%%

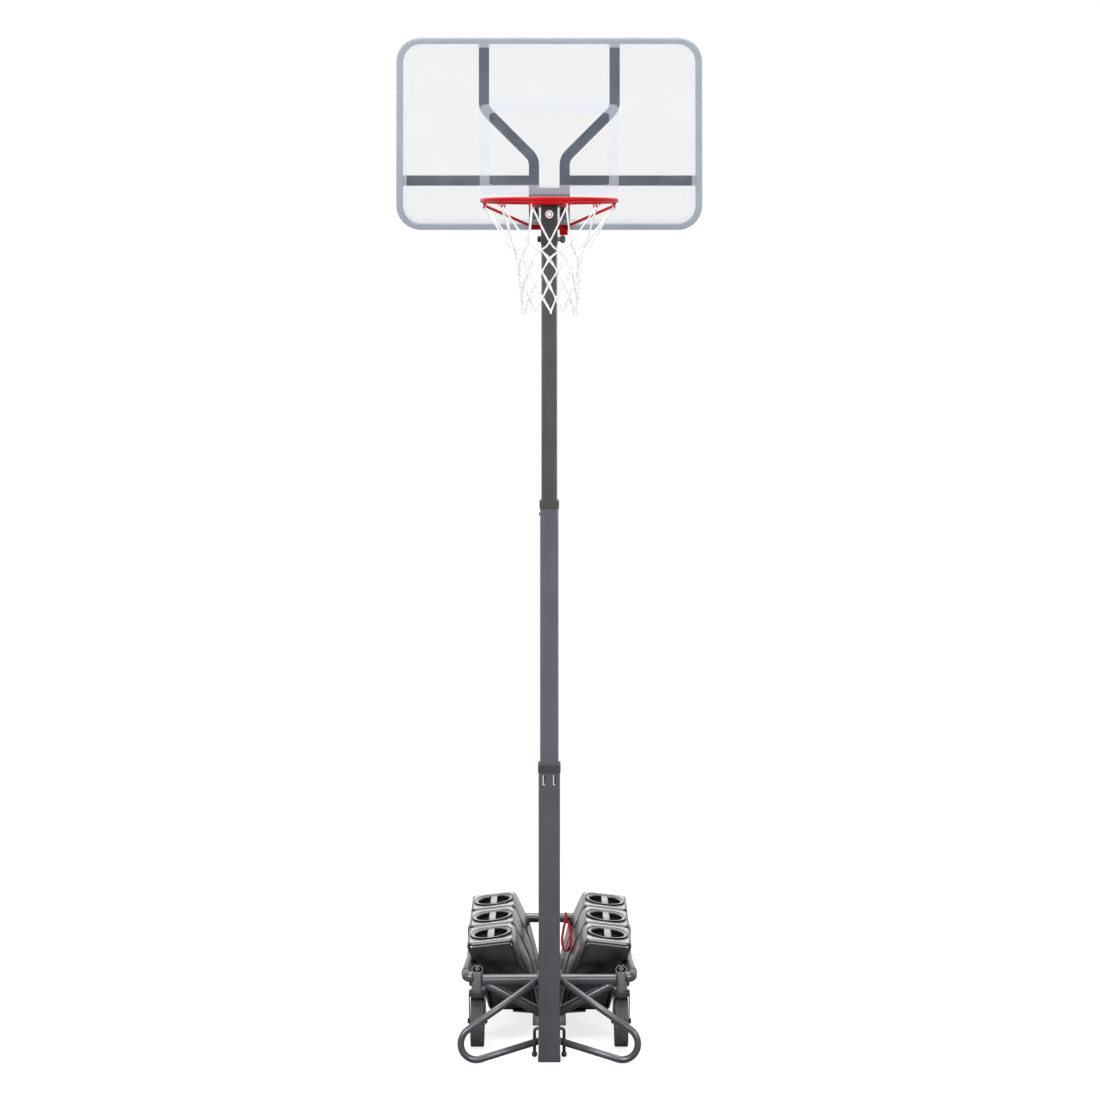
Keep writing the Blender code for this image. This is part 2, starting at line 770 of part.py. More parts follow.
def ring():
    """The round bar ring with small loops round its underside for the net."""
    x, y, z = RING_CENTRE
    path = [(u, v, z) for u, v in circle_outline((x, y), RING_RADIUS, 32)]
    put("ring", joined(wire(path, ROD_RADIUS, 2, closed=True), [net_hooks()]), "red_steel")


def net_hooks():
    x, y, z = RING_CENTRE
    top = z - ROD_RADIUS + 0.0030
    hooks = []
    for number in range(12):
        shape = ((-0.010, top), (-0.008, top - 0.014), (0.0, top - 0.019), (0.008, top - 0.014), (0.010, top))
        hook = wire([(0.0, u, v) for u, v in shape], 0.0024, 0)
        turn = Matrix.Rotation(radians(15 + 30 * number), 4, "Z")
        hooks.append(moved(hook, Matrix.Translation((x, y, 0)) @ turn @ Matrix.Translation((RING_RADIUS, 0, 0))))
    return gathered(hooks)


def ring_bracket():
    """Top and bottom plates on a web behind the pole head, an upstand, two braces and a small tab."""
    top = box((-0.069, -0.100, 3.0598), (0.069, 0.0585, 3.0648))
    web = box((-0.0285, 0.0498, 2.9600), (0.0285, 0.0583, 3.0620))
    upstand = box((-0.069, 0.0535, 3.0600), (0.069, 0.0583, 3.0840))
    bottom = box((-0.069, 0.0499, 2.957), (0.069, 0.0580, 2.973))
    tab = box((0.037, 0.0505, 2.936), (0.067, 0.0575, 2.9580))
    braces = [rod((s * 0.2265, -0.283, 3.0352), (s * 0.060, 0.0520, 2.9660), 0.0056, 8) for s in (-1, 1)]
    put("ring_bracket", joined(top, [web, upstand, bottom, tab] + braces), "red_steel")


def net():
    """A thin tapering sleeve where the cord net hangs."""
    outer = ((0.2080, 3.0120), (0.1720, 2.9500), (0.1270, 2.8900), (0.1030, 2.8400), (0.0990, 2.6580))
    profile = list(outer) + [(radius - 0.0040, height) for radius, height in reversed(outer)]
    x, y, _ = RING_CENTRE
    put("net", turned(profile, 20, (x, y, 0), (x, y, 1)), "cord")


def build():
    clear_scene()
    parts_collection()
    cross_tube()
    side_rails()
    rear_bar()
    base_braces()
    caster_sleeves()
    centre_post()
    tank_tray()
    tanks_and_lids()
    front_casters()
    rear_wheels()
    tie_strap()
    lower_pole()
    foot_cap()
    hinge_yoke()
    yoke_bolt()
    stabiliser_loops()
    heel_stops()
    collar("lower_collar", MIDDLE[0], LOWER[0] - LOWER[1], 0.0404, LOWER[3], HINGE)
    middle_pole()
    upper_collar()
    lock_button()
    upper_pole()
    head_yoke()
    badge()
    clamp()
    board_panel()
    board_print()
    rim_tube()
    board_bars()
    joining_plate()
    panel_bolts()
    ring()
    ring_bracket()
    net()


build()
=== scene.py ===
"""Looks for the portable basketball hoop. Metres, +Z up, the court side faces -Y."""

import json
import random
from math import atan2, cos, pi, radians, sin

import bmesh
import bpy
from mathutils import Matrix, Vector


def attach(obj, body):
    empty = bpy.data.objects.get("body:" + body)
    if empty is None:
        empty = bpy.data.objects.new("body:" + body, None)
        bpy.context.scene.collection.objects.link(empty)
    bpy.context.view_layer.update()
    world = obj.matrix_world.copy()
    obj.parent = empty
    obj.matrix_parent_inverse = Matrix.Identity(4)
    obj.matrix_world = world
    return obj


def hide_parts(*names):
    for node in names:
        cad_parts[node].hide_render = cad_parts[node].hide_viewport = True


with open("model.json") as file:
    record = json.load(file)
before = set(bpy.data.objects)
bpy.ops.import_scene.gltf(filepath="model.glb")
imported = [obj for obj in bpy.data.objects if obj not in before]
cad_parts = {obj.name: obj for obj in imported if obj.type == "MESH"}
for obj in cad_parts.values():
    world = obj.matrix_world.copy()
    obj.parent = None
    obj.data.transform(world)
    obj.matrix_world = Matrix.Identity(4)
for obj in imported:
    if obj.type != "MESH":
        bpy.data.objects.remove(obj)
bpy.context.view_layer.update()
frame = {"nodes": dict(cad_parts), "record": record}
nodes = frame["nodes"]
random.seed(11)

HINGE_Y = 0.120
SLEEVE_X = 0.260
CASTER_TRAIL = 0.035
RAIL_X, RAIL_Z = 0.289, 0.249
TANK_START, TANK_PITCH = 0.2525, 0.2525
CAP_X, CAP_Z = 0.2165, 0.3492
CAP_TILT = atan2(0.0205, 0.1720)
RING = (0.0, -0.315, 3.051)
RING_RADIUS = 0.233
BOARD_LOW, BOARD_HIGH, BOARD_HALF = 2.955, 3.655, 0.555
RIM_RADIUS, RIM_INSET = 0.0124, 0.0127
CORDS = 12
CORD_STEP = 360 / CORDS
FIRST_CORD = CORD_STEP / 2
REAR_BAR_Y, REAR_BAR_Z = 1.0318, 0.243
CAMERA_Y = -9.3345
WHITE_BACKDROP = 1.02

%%

• Written request:
Proceeding from the line containing "middle_pole()" through the line containing "for node in", transcribe the lines above exactly, both end lines included.

• Problem solution:
    middle_pole()
    upper_collar()
    lock_button()
    upper_pole()
    head_yoke()
    badge()
    clamp()
    board_panel()
    board_print()
    rim_tube()
    board_bars()
    joining_plate()
    panel_bolts()
    ring()
    ring_bracket()
    net()


build()
=== scene.py ===
"""Looks for the portable basketball hoop. Metres, +Z up, the court side faces -Y."""

import json
import random
from math import atan2, cos, pi, radians, sin

import bmesh
import bpy
from mathutils import Matrix, Vector


def attach(obj, body):
    empty = bpy.data.objects.get("body:" + body)
    if empty is None:
        empty = bpy.data.objects.new("body:" + body, None)
        bpy.context.scene.collection.objects.link(empty)
    bpy.context.view_layer.update()
    world = obj.matrix_world.copy()
    obj.parent = empty
    obj.matrix_parent_inverse = Matrix.Identity(4)
    obj.matrix_world = world
    return obj


def hide_parts(*names):
    for node in names:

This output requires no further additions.